I of course had to have tickets to the show. As we travelled to the show, my wife asked me how I felt about what was about to happen, and I told her I felt weird because it was like I was travelling to watch a friend die.

I was there in row I on the right hand side, crying softly every now and then; my wife burst into tears from time to time too, because she could see how much it meant to me and how moved I was (and all of the other Sprouts too) to be there. I turned to her during the standing ovation for the boys after the first song (Saskatchewan), tears streaming down my cheeks as I smiled and gestured to all of the people in the seats and in the balconies. “It’s beautiful!” I told her.

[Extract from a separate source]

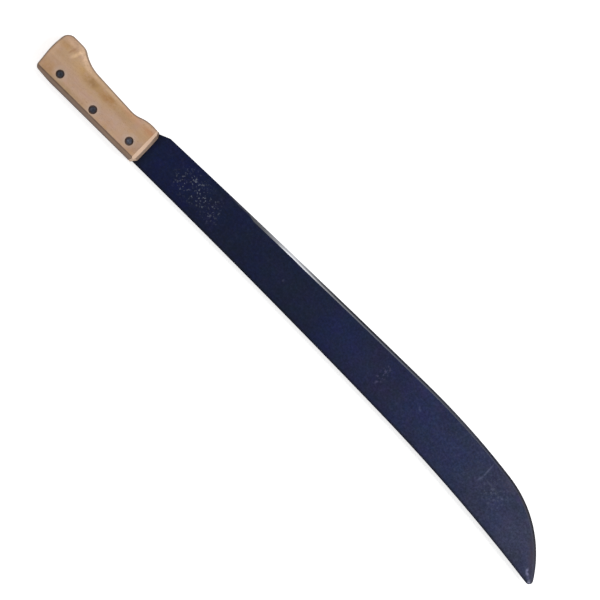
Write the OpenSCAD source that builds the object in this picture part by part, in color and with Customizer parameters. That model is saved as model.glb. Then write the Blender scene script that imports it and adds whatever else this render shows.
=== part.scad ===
// Machete with a 22 inch blade, a full tang and two beech scales held by three rivets.
// X runs along the blade towards its tip and Y towards the cutting edge.
// Z is up, from the outer face of the lower scale.
// The origin is the middle of that face, halfway along the handle.

/* [Blade outline] */
// Length of the blade from the front of the handle to its tip
blade_length = 558.4; // [480:0.1:640]
// Width across the blade at its heel, just ahead of the shoulder
heel_width = 41.7; // [38:0.1:46]
// Width from the straight of the spine to the highest point of the edge
belly_width = 47.5; // [44:0.1:52]
// How far behind the tip the highest point of the edge lies
belly_back = 201; // [185:1:220]
// Radius of the long, nearly straight part of the edge
long_radius = 17500; // [14000:100:24000]
// Radius of the edge where it starts to turn towards the tip
sweep_radius = 840; // [700:10:950]
// Radius of the edge round the tip
tip_radius = 120; // [108:1:128]
// Radius of the blunt nose of the tip
nose_radius = 4; // [2:0.5:8]
// Radius of the first part of the spine, hollow and nearly straight
spine_radius = 12700; // [9000:100:20000]
// How far behind the tip the spine starts to sweep back
back_sweep = 220; // [190:1:260]
// Radius of that back sweep
back_radius = 1950; // [1700:10:2500]
// Distance from the front of the handle to the heel
heel_place = 8.1; // [6:0.1:14]
// How far behind the front of the handle the shoulder starts, between the scales
shoulder_back = 4.6; // [2:0.1:8]
// Radius of the corner between the shoulder and the edge
heel_radius = 6; // [2:0.5:10]

/* [Blade section] */
// Thickness of the tang and of the blade where it leaves the handle
blade_thick = 2.6; // [2.2:0.1:3.2]
// Thickness of the blade at its tip
tip_thick = 1.9; // [1.6:0.1:2.1]
// Width of each ground face where the grind starts
grind_width = 3.6; // [2:0.1:8]
// Width of each ground face at the tip
tip_grind_width = 3.2; // [2:0.1:10]
// Thickness left at the cutting edge
edge_land = 0.4; // [0.2:0.1:0.8]
// Length of unsharpened edge between the handle and the grind
grind_start = 107.2; // [60:0.2:160]
// Length over which the grind runs in to its full width
grind_run_in = 14; // [8:1:30]

/* [Handle outline] */
// Length of the handle
handle_length = 136; // [125:0.5:145]
// Width across the swell at the front of the handle
swell_width = 40.6; // [39:0.2:43]
// Width across the waist behind that swell
waist_width = 35.5; // [33:0.5:37]
// Width at the back of the grip, ahead of the pommel
grip_width = 38.9; // [37:0.5:41]
// Width across the pommel
pommel_width = 48; // [46:0.5:54]
// Distance from the front of the handle to the crest of the swell
swell_place = 18.2; // [15:0.1:20]
// Distance from the front of the handle to the waist
waist_place = 31.6; // [28:0.2:34]
// Distance from the butt to where the belly of the grip turns out to the pommel
flare_place = 38.8; // [37:0.2:43]
// Distance from the butt to the front of the pommel
pommel_place = 25.2; // [24:0.2:28]
// Distance from the origin to the straight back of the handle
back_offset = 18.8; // [17:0.1:20]
// Distance from the back of the handle to the crown of its rounded butt
butt_crown = 30; // [28:0.5:32]
// Length over which the back eases in towards the butt
back_ease = 21.5; // [19:0.5:26]
// Radius that rounds the swell at the front
swell_round = 37; // [30:1:44]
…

We both thought Martin tried valiantly to sing his best, and felt his frustration at not being able to do so. We laughed with the boys as each revealed his “plans” for the future – Tim claimed that he had the rights to “Rheostatics, we hardly knew ye” (for the Casino circuit).  As the minutes ’til the end ticked away, I watched and felt glad as I noticed each of the boys really soaking in the moment in their own way. By the time the second Encore ended, with the guys singing Record Body Count about ten feet from where we were and tears still streaming
down my face, I clutched my wife’s hand, told her I loved her and thanked her for coming with me.

We walked together into the cold of the March night, and I hoped everyone else enjoyed the show as much as I did.

Thank you, Rheostatics, for all your efforts over the years to give me the beauty, the memories, and the fun that you did. And thank you, fellow Sprouts for showing up in large enough numbers to make them keep doing it.

See you at Casino Rama for Tim’s first show.